*Set problem*
Can you write out all of the material below, word for word?

— begin Available data —

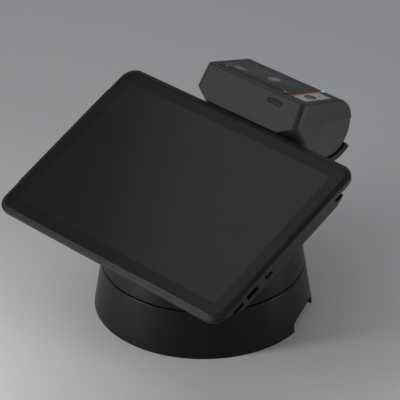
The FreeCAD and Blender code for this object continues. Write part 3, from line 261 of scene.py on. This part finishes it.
# %% Finishes by slot
finishes = {
    "pedestal_black": moulded_plastic("pedestal_satin_black", (0.006, 0.006, 0.006), 0.36, specular=0.22),
    "housing_black": moulded_plastic("housing_matt_black", (0.012, 0.012, 0.012), 0.46, wear_and_highlight=1.0,
                                     specular=0.25),
    # On the head the strong, wide pale edge band is a painted highlight along its rims, on top of some
    # scuffing.
    "head_grey": moulded_plastic("head_charcoal", (0.030, 0.030, 0.030), 0.48, grain=0.5, wear_and_highlight=1.3,
                                 specular=0.3, rim=0.9),
    "steel": machined_metal("bright_steel", (0.56, 0.56, 0.57), 0.32),
    "rubber": moulded_plastic("foot_rubber", (0.02, 0.02, 0.02), 0.8, grain=0.8, wear_and_highlight=0.1, specular=0.2),
    "bearing_plastic": moulded_plastic("bearing_acetal", (0.72, 0.72, 0.69), 0.4, wear_and_highlight=0.1),
    "circuit_board": moulded_plastic("board_green", (0.02, 0.13, 0.06), 0.4, grain=1.2, wear_and_highlight=0.2),
    "socket_plastic": moulded_plastic("socket_black", (0.02, 0.02, 0.02), 0.5, wear_and_highlight=0.2),
    "contact_gold": machined_metal("contact_gold", (0.86, 0.62, 0.26), 0.25),
    "screen_glass": polished("cover_glass_black", (0.004, 0.004, 0.004), 0.22, coat=0.0, specular=0.35),
    "display": polished("display_off", (0.004, 0.004, 0.004), 0.17, coat=0.0, specular=0.5),
    "lens_glass": polished("lens_dark", (0.006, 0.006, 0.010), 0.06, coat=1.0),
    "battery_wrap": polished("battery_film", (0.09, 0.09, 0.10), 0.3),
    "window_gloss": polished("window_gloss", (0.012, 0.012, 0.012), 0.3, coat=0.0, specular=0.25),
    "accent_orange": polished("stripe_orange", (0.74, 0.16, 0.07), 0.35, coat=0.2),
    "bezel_white": moulded_plastic("bezel_pale_grey", (0.52, 0.52, 0.52), 0.42, wear_and_highlight=0.0),
    "light_cyan": polished("status_cyan", (0.02, 0.55, 0.95), 0.2),
    "heater_ceramic": moulded_plastic("heater_ceramic", (0.6, 0.6, 0.55), 0.35, wear_and_highlight=0.1),
    "brass": machined_metal("cut_brass", (0.72, 0.52, 0.22), 0.3),
    "card_core": moulded_plastic("core_card", (0.42, 0.30, 0.18), 0.85, grain=1.5, grain_depth=0.05,
                                 wear_and_highlight=0.1),
    "receipt_paper": moulded_plastic("receipt_paper", (0.82, 0.82, 0.80), 0.75, grain=0.6, wear_and_highlight=0.0),
    "button_dark": moulded_plastic("button_black", (0.018, 0.018, 0.018), 0.5, specular=0.2),
}
# Painted light: the head's lower shell gets a lighter copy of the head's charcoal, so its end face reads
# brighter than the upper shell's, standing in for the extra light that face catches.
lower_shell_painted_lighter = moulded_plastic("head_charcoal_painted_lighter", (0.040, 0.040, 0.040), 0.5, grain=0.5, wear_and_highlight=0.6,
                                specular=0.3)
port_finish = machined_metal("blackened_port", (0.10, 0.10, 0.10), 0.45)
slot_of = {part["node"]: part["material_slot"] for part in frame["record"]["subparts"]}
for name, node in nodes.items():
    node.data.materials.clear()
    node.data.materials.append(finishes[slot_of[name]])
for name, finish in (("head_lower_shell", lower_shell_painted_lighter), ("usb_a_socket", port_finish),
                     ("usb_c_socket", port_finish)):
    nodes[name].data.materials[0] = finish
print("finishes:", len(finishes))

# %% [markdown]
# ## Hand tools for modelling
# The plates, rings and stripe below are shaped the same way. A primitive is added at the origin,
# flat, its faces and edges are picked by their place, and edit-mode operators shape them. The
# scanner lens and its ring, the light sensor, the status light and the tear bar are simpler: they
# are primitives scaled to size, with nothing more cut into them. At the end each piece is turned
# onto its plane and the turn is applied, so its place is in its mesh.

# %% Pick, shape and settle
def start_piece(name, primitive, **values):
    """Add a primitive with nothing else selected, and name it."""
    bpy.ops.object.select_all(action="DESELECT")
    primitive(**values)
    piece = bpy.context.object
    piece.name = name
    bpy.ops.object.transform_apply(location=True, rotation=True, scale=True)
    return piece


def pick(piece, kind, test):
    """Enter edit mode with only the vertices, edges or faces whose middle passes the test selected."""
    bpy.ops.object.mode_set(mode="EDIT")
    bpy.ops.mesh.select_mode(type={"verts": "VERT", "edges": "EDGE", "faces": "FACE"}[kind])
    bpy.ops.mesh.select_all(action="DESELECT")
    mesh = bmesh.from_edit_mesh(piece.data)
    for item in getattr(mesh, kind):
        if kind == "verts":
            middle = item.co
        elif kind == "edges":
            middle = (item.verts[0].co + item.verts[1].co) / 2
        else:
            middle = item.calc_center_median()
        item.select_set(bool(test(middle, item)))
    mesh.select_flush_mode()
    bmesh.update_edit_mesh(piece.data)


def round_off(piece, radius, segments, test):
    """Bevel the edges that pass the test into a round of a radius in millimetres."""
    pick(piece, "edges", test)
    bpy.ops.mesh.bevel(offset=radius * MM, segments=segments, affect="EDGES", profile=0.5)
    bpy.ops.object.mode_set(mode="OBJECT")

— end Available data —

*Solution*
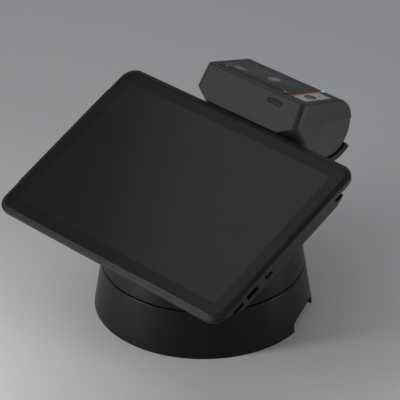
The FreeCAD and Blender code for this object continues. Write part 3, from line 261 of scene.py on. This part finishes it.
# %% Finishes by slot
finishes = {
    "pedestal_black": moulded_plastic("pedestal_satin_black", (0.006, 0.006, 0.006), 0.36, specular=0.22),
    "housing_black": moulded_plastic("housing_matt_black", (0.012, 0.012, 0.012), 0.46, wear_and_highlight=1.0,
                                     specular=0.25),
    # On the head the strong, wide pale edge band is a painted highlight along its rims, on top of some
    # scuffing.
    "head_grey": moulded_plastic("head_charcoal", (0.030, 0.030, 0.030), 0.48, grain=0.5, wear_and_highlight=1.3,
                                 specular=0.3, rim=0.9),
    "steel": machined_metal("bright_steel", (0.56, 0.56, 0.57), 0.32),
    "rubber": moulded_plastic("foot_rubber", (0.02, 0.02, 0.02), 0.8, grain=0.8, wear_and_highlight=0.1, specular=0.2),
    "bearing_plastic": moulded_plastic("bearing_acetal", (0.72, 0.72, 0.69), 0.4, wear_and_highlight=0.1),
    "circuit_board": moulded_plastic("board_green", (0.02, 0.13, 0.06), 0.4, grain=1.2, wear_and_highlight=0.2),
    "socket_plastic": moulded_plastic("socket_black", (0.02, 0.02, 0.02), 0.5, wear_and_highlight=0.2),
    "contact_gold": machined_metal("contact_gold", (0.86, 0.62, 0.26), 0.25),
    "screen_glass": polished("cover_glass_black", (0.004, 0.004, 0.004), 0.22, coat=0.0, specular=0.35),
    "display": polished("display_off", (0.004, 0.004, 0.004), 0.17, coat=0.0, specular=0.5),
    "lens_glass": polished("lens_dark", (0.006, 0.006, 0.010), 0.06, coat=1.0),
    "battery_wrap": polished("battery_film", (0.09, 0.09, 0.10), 0.3),
    "window_gloss": polished("window_gloss", (0.012, 0.012, 0.012), 0.3, coat=0.0, specular=0.25),
    "accent_orange": polished("stripe_orange", (0.74, 0.16, 0.07), 0.35, coat=0.2),
    "bezel_white": moulded_plastic("bezel_pale_grey", (0.52, 0.52, 0.52), 0.42, wear_and_highlight=0.0),
    "light_cyan": polished("status_cyan", (0.02, 0.55, 0.95), 0.2),
    "heater_ceramic": moulded_plastic("heater_ceramic", (0.6, 0.6, 0.55), 0.35, wear_and_highlight=0.1),
    "brass": machined_metal("cut_brass", (0.72, 0.52, 0.22), 0.3),
    "card_core": moulded_plastic("core_card", (0.42, 0.30, 0.18), 0.85, grain=1.5, grain_depth=0.05,
                                 wear_and_highlight=0.1),
    "receipt_paper": moulded_plastic("receipt_paper", (0.82, 0.82, 0.80), 0.75, grain=0.6, wear_and_highlight=0.0),
    "button_dark": moulded_plastic("button_black", (0.018, 0.018, 0.018), 0.5, specular=0.2),
}
# Painted light: the head's lower shell gets a lighter copy of the head's charcoal, so its end face reads
# brighter than the upper shell's, standing in for the extra light that face catches.
lower_shell_painted_lighter = moulded_plastic("head_charcoal_painted_lighter", (0.040, 0.040, 0.040), 0.5, grain=0.5, wear_and_highlight=0.6,
                                specular=0.3)
port_finish = machined_metal("blackened_port", (0.10, 0.10, 0.10), 0.45)
slot_of = {part["node"]: part["material_slot"] for part in frame["record"]["subparts"]}
for name, node in nodes.items():
    node.data.materials.clear()
    node.data.materials.append(finishes[slot_of[name]])
for name, finish in (("head_lower_shell", lower_shell_painted_lighter), ("usb_a_socket", port_finish),
                     ("usb_c_socket", port_finish)):
    nodes[name].data.materials[0] = finish
print("finishes:", len(finishes))

# %% [markdown]
# ## Hand tools for modelling
# The plates, rings and stripe below are shaped the same way. A primitive is added at the origin,
# flat, its faces and edges are picked by their place, and edit-mode operators shape them. The
# scanner lens and its ring, the light sensor, the status light and the tear bar are simpler: they
# are primitives scaled to size, with nothing more cut into them. At the end each piece is turned
# onto its plane and the turn is applied, so its place is in its mesh.

# %% Pick, shape and settle
def start_piece(name, primitive, **values):
    """Add a primitive with nothing else selected, and name it."""
    bpy.ops.object.select_all(action="DESELECT")
    primitive(**values)
    piece = bpy.context.object
    piece.name = name
    bpy.ops.object.transform_apply(location=True, rotation=True, scale=True)
    return piece


def pick(piece, kind, test):
    """Enter edit mode with only the vertices, edges or faces whose middle passes the test selected."""
    bpy.ops.object.mode_set(mode="EDIT")
    bpy.ops.mesh.select_mode(type={"verts": "VERT", "edges": "EDGE", "faces": "FACE"}[kind])
    bpy.ops.mesh.select_all(action="DESELECT")
    mesh = bmesh.from_edit_mesh(piece.data)
    for item in getattr(mesh, kind):
        if kind == "verts":
            middle = item.co
        elif kind == "edges":
            middle = (item.verts[0].co + item.verts[1].co) / 2
        else:
            middle = item.calc_center_median()
        item.select_set(bool(test(middle, item)))
    mesh.select_flush_mode()
    bmesh.update_edit_mesh(piece.data)


def round_off(piece, radius, segments, test):
    """Bevel the edges that pass the test into a round of a radius in millimetres."""
    pick(piece, "edges", test)
    bpy.ops.mesh.bevel(offset=radius * MM, segments=segments, affect="EDGES", profile=0.5)
    bpy.ops.object.mode_set(mode="OBJECT")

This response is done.